## BEGIN SOURCE MATERIAL

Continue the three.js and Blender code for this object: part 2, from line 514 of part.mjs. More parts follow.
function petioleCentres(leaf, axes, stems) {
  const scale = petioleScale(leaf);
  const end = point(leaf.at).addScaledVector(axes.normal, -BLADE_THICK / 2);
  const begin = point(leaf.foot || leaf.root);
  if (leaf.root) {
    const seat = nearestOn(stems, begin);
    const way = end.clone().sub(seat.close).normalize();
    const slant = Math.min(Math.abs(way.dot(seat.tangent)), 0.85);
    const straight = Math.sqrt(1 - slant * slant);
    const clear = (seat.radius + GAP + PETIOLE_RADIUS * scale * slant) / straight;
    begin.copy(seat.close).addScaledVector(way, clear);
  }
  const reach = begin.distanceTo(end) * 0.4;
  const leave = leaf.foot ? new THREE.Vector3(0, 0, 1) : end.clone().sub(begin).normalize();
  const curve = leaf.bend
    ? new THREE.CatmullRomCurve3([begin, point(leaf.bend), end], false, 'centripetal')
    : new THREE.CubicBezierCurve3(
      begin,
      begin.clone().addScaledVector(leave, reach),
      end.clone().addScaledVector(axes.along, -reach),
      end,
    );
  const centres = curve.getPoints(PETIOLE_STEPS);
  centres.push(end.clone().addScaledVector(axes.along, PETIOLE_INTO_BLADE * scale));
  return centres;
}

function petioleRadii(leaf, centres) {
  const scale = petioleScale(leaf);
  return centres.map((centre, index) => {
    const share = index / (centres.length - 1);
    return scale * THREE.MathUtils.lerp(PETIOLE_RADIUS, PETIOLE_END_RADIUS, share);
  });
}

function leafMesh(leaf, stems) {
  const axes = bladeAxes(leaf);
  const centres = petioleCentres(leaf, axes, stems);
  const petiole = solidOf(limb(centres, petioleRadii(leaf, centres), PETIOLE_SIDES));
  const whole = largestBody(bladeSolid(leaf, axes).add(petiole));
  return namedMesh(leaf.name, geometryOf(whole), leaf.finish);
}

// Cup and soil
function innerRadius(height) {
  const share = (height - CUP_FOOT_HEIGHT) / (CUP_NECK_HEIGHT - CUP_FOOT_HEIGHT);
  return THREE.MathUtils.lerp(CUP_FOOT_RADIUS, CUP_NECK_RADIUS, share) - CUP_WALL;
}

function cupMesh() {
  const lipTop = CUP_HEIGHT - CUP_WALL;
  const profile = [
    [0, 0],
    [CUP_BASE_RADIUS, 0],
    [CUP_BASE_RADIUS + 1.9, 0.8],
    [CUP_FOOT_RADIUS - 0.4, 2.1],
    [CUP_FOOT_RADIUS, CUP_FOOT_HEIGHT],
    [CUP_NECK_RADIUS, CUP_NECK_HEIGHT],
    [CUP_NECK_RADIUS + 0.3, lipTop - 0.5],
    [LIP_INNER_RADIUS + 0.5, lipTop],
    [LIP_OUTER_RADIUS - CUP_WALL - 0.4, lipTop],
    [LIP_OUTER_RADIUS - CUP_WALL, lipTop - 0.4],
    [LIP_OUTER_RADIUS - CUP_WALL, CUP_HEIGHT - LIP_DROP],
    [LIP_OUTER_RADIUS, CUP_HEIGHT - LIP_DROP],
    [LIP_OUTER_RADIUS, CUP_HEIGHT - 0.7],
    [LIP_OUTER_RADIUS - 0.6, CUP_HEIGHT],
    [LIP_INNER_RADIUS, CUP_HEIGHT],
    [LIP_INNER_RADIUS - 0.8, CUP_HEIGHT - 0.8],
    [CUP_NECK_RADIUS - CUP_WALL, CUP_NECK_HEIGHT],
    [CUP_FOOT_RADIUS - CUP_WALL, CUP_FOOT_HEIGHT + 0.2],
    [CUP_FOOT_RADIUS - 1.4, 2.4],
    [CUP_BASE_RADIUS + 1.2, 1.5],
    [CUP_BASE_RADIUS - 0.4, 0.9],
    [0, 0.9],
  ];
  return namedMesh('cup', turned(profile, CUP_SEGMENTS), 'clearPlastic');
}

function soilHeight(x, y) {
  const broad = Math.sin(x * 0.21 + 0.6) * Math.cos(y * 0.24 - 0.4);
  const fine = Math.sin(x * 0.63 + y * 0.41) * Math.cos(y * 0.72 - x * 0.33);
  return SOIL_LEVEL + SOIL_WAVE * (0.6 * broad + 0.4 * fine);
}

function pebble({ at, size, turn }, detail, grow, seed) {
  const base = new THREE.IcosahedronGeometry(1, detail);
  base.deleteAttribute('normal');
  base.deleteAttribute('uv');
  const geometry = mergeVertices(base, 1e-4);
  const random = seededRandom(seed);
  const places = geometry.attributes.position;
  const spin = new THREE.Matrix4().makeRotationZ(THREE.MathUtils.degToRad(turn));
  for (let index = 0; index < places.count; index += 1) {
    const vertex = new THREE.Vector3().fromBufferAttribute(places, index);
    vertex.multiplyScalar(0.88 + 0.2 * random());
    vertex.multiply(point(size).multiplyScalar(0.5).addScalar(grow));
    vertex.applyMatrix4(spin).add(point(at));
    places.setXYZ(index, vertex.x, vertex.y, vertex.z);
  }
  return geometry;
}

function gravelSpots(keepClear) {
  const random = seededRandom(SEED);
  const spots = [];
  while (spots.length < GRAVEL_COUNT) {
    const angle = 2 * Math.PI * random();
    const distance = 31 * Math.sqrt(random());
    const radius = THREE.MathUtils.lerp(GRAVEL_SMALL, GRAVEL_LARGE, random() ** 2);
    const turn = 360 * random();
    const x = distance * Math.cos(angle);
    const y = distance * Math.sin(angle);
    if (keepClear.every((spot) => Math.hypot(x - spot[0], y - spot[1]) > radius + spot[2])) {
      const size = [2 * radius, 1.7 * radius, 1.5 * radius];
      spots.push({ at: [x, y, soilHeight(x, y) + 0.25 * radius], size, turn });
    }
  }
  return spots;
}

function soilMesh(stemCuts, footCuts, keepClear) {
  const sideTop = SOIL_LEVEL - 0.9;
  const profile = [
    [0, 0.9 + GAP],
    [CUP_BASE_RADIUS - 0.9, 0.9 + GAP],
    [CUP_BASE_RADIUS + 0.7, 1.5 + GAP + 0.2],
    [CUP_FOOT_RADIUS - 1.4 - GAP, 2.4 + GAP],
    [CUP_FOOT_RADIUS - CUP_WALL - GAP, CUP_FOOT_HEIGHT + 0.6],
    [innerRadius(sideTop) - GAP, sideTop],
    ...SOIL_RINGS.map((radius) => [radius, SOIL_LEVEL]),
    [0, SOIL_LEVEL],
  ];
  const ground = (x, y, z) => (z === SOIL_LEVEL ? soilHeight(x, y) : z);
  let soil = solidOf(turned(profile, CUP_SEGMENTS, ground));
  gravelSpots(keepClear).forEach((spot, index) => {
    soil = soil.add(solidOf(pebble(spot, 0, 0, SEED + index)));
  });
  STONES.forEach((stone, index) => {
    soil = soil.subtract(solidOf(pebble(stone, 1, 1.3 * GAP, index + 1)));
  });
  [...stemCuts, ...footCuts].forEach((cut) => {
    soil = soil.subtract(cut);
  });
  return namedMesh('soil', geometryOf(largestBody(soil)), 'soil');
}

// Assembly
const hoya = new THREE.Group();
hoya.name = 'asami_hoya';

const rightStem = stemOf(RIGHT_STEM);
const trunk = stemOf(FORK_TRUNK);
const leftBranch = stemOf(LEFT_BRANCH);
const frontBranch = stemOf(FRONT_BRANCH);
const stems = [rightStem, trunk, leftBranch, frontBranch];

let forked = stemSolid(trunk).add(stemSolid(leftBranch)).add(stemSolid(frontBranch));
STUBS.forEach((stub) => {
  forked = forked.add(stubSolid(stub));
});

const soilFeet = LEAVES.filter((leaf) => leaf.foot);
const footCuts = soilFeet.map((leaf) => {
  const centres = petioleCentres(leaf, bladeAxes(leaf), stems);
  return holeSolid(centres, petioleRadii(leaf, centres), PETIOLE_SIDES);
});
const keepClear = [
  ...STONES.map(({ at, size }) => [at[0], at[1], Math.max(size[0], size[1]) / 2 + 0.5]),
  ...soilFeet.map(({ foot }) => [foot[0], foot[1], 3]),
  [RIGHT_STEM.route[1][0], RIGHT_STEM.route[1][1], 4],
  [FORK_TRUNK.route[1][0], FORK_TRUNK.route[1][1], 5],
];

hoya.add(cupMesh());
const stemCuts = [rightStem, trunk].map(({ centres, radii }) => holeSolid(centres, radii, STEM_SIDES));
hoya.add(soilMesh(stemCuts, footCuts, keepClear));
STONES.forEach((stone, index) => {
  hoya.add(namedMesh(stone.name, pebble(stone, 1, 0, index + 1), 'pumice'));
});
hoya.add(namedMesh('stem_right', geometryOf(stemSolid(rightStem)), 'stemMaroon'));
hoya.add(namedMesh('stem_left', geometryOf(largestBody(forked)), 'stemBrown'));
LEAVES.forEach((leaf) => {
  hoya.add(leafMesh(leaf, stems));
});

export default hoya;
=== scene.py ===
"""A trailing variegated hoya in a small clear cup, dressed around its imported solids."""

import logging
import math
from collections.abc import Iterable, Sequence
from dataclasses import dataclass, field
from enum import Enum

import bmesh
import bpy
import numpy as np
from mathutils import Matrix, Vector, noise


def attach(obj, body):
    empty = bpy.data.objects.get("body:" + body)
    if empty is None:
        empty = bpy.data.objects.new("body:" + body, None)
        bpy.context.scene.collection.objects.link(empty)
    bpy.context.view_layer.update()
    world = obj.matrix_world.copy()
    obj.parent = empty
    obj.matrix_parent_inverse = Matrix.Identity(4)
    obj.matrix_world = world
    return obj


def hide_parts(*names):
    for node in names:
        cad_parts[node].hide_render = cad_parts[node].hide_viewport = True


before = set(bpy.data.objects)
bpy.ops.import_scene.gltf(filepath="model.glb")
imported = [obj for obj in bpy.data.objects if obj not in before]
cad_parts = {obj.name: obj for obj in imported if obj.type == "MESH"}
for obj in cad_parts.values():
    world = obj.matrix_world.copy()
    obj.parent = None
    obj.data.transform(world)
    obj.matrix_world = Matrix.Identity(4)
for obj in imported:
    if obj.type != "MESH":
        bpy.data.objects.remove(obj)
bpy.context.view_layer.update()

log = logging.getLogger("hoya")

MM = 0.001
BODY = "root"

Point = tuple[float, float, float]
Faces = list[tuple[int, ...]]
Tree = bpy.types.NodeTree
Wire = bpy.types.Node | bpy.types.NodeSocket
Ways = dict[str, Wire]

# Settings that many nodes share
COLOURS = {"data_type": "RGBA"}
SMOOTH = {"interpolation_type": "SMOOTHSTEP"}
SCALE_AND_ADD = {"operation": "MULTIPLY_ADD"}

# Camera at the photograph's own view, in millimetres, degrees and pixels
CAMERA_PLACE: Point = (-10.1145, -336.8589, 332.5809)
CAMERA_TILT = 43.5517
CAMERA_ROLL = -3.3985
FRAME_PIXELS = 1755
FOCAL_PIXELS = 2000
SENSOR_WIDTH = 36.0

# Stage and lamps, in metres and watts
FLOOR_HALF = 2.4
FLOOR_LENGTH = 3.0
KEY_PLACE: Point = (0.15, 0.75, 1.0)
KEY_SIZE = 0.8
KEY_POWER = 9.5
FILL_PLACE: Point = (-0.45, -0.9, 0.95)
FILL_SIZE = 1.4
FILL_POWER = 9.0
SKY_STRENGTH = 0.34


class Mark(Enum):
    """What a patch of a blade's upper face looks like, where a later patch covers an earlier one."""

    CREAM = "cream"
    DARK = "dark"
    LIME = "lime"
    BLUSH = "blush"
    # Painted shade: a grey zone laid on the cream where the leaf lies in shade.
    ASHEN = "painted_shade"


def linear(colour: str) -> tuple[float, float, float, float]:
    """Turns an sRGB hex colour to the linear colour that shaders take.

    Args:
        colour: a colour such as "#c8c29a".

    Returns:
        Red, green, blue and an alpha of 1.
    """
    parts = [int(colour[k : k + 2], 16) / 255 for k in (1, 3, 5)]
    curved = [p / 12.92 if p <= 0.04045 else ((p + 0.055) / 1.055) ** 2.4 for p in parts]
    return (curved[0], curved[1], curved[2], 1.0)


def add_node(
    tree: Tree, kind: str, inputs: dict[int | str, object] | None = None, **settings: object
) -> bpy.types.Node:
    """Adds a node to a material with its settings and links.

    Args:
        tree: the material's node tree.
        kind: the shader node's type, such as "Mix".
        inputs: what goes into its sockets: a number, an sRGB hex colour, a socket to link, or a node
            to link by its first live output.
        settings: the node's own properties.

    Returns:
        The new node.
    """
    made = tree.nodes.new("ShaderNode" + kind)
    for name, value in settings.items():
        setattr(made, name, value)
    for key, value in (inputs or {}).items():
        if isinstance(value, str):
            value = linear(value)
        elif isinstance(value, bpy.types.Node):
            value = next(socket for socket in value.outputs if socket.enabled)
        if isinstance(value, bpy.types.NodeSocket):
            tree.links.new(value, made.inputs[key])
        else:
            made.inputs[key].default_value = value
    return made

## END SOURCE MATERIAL

WHAT NEEDS TO BE DONE
Quote exactly the lines running from the line with "hoya.add(cupMesh());" through the line with "if empty is", both ends included, and nothing more.

EXERCISE SOLUTION
hoya.add(cupMesh());
const stemCuts = [rightStem, trunk].map(({ centres, radii }) => holeSolid(centres, radii, STEM_SIDES));
hoya.add(soilMesh(stemCuts, footCuts, keepClear));
STONES.forEach((stone, index) => {
  hoya.add(namedMesh(stone.name, pebble(stone, 1, 0, index + 1), 'pumice'));
});
hoya.add(namedMesh('stem_right', geometryOf(stemSolid(rightStem)), 'stemMaroon'));
hoya.add(namedMesh('stem_left', geometryOf(largestBody(forked)), 'stemBrown'));
LEAVES.forEach((leaf) => {
  hoya.add(leafMesh(leaf, stems));
});

export default hoya;
=== scene.py ===
"""A trailing variegated hoya in a small clear cup, dressed around its imported solids."""

import logging
import math
from collections.abc import Iterable, Sequence
from dataclasses import dataclass, field
from enum import Enum

import bmesh
import bpy
import numpy as np
from mathutils import Matrix, Vector, noise


def attach(obj, body):
    empty = bpy.data.objects.get("body:" + body)
    if empty is None:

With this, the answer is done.